In other words, there almost no restriction about opengl now, except one: shaders in Nova didn't support arrays, so, any opengl stuff which use shaders, which use arrays, will not works till arrays support in nova not done. In others: no restrictions anymore. Sure, some quirks can arise, but if they gl4es related ptitSeb fix it all fast always.
All work there done by 3 persons: Hans, Daniel and ptitSeb. All i do its only put pieces together and report bugs, nothing more :)
You're undervaluing the work you're doing. Thanks to you we have a GL4ES port progressing, which will open up a lot of extra software. Plus, it's helped test GLES2 and Warp3D Nova more extensively, and that's resulted in both fixes and improvements.
* Warp3D Nova and OpenGLES 2 library have had major updates including significant work towards enabling the recent GL4ES wrapper and game ports to work **
@Spectre660 Yes, now when its all in hands of users, i can at least release quake3 and neverball/neverputt ports :) While quake3 didn't offer any speed wise improvements (even a little slower than minigl ones), but it give better rendering in few places. But in the same time, neverball/neverputt are 2x times faster, which is worth of course.

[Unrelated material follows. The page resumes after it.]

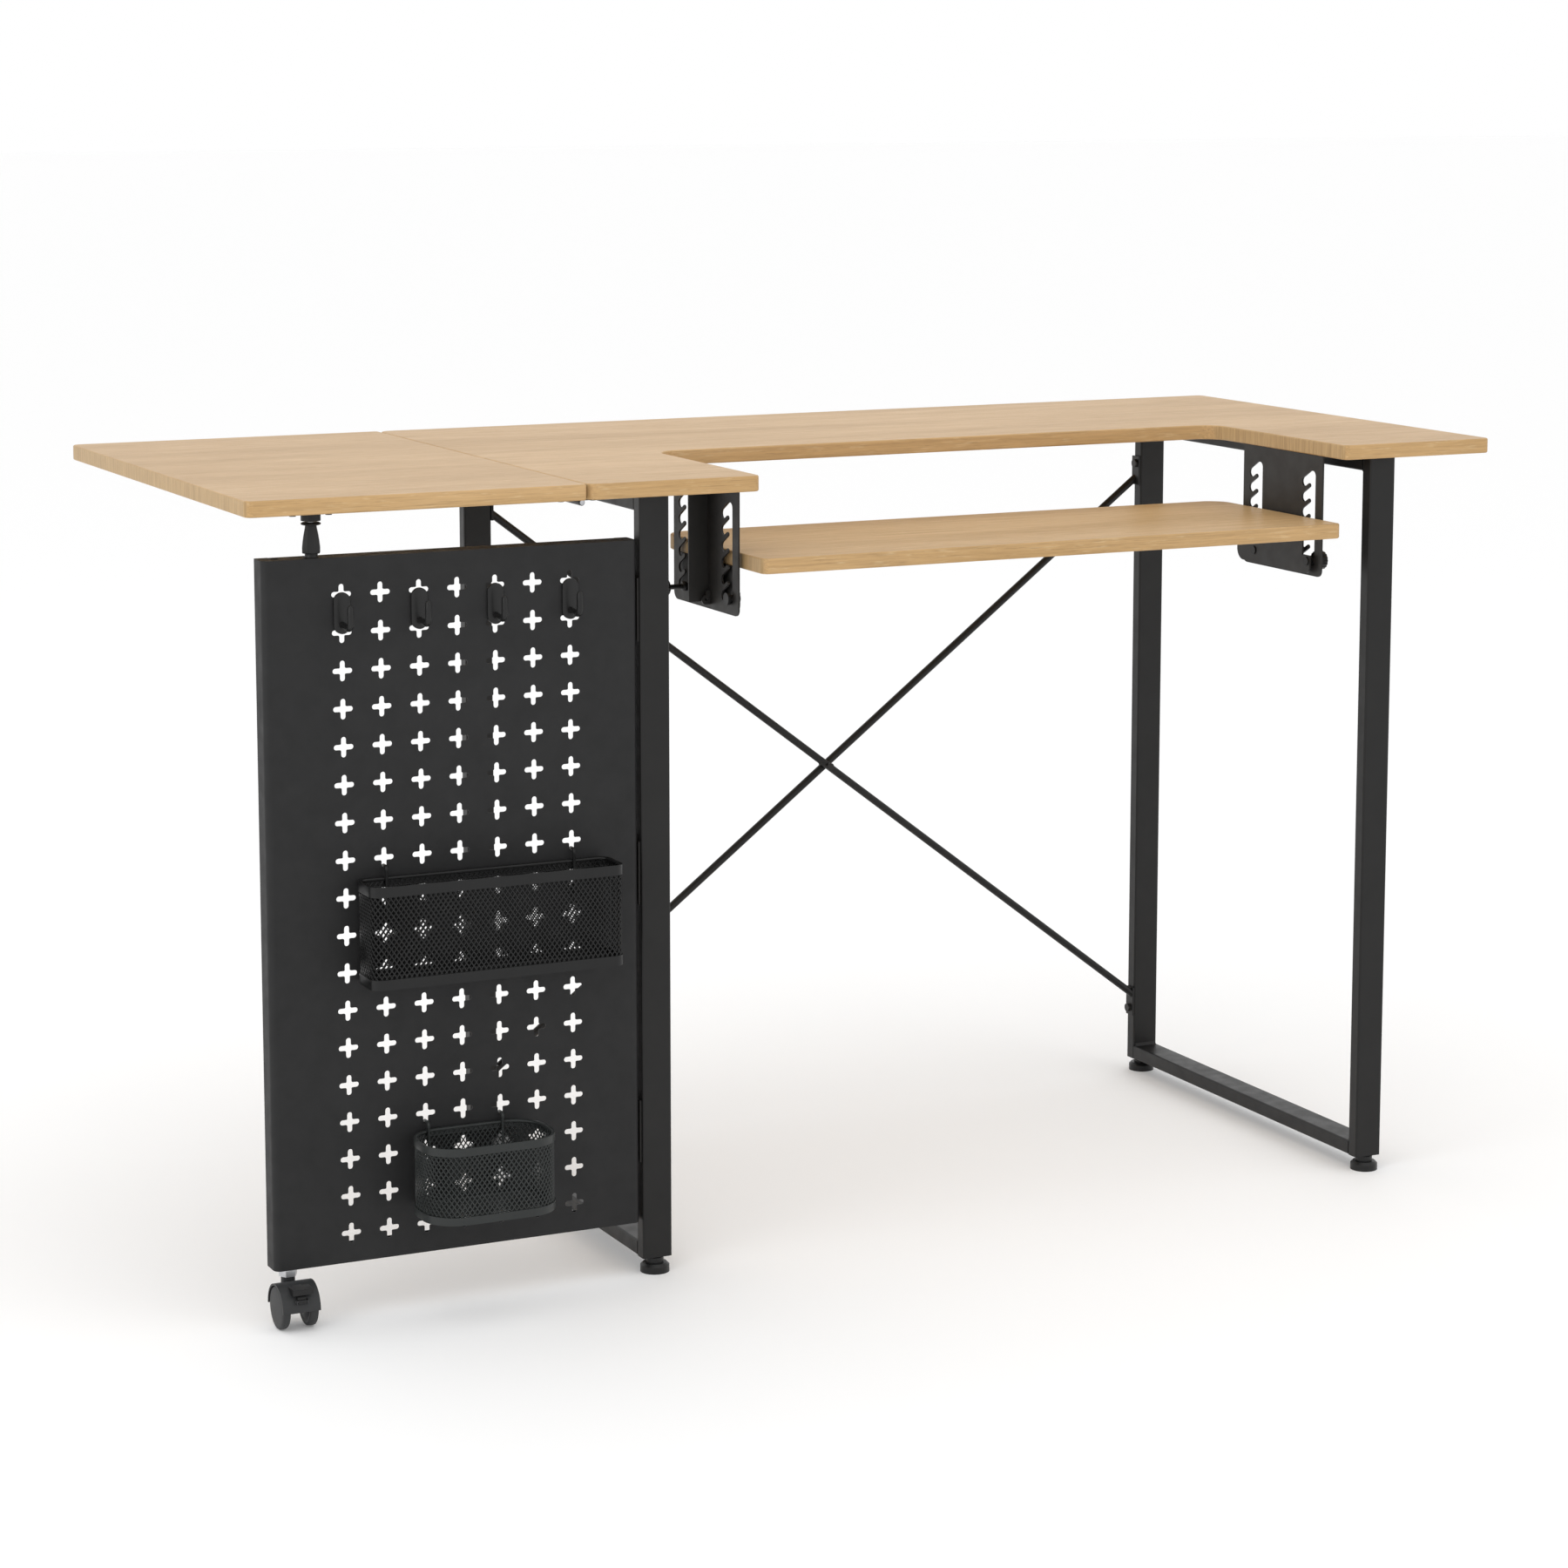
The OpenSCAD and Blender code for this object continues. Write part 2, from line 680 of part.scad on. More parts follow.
module peg_hook(x) {
  z0 = cross_z - cross_pz;
  xz_plate(py0 - 2.5, py0) {
    translate([x - 8, z0 + 7]) square([16, cross_pz - 13]);
    for (z = [z0 + 7, cross_z - 6]) translate([x, z]) circle(8);
  }
  ycyl(py0 - 24, py0 - 1, x, z0 + 6, 5.4);
  zcyl(x, py0 - 24, z0 + 3, z0 + 27.5, 6);
  // Tongues through the crosses
  for (z = [z0 + 4, cross_z - 4]) ycyl(py0 - 1, py0 + 5, x, z, 4);
}

module peg_hooks() {
  color(black) for (i = [0, 2, 4, 6]) peg_hook(column_x(i));
}

// ---------- baskets ----------

basket_y1 = -263;
large_y0 = basket_y1 - basket_d;
small_y0 = basket_y1 - small_d;

module basket_shell(x0, x1, y0, y1, z0, z1, r) {
  color(dark) {
    xy_plate(z0 + 1.5, z1) difference() {
      rrect(x0 + 1, y0 + 1, x1 - 1, y1 - 1, r - 1);
      rrect(x0 + 2.2, y0 + 2.2, x1 - 2.2, y1 - 2.2, r - 2.2);
    }
    xy_plate(z0, z0 + 1.5) rrect(x0 + 1, y0 + 1, x1 - 1, y1 - 1, r - 1);
  }
}

module basket_bands(x0, x1, y0, y1, z0, z1, r, h) {
  color(dark) for (z = [z0, z1 - h]) xy_plate(z, z + h) difference() {
    rrect(x0, y0, x1, y1, r);
    rrect(x0 + 1, y0 + 1, x1 - 1, y1 - 1, r - 1);
  }
}

// A wire from the basket's back wall, through a cross and down behind the sheet
module basket_wire(x, z, wall, foot) {
  ycyl(wall, py0 + 5, x, z, 3);
  zcyl(x, wall, foot, z + 1.5, 3);
  zcyl(x, py0 + 5, z - 7, z + 1.5, 3);
}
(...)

In reality, in what i hope now, is that now i can just make LettersFall game port public and fix issues in it: distored and buggy textures in game on my setup, but not on Daniel's setup, which mean its something random and dunno to what related. On other (non amiga) hardware all is ok of course. Maybe with more tests from other's we will be able to find the roots of issue.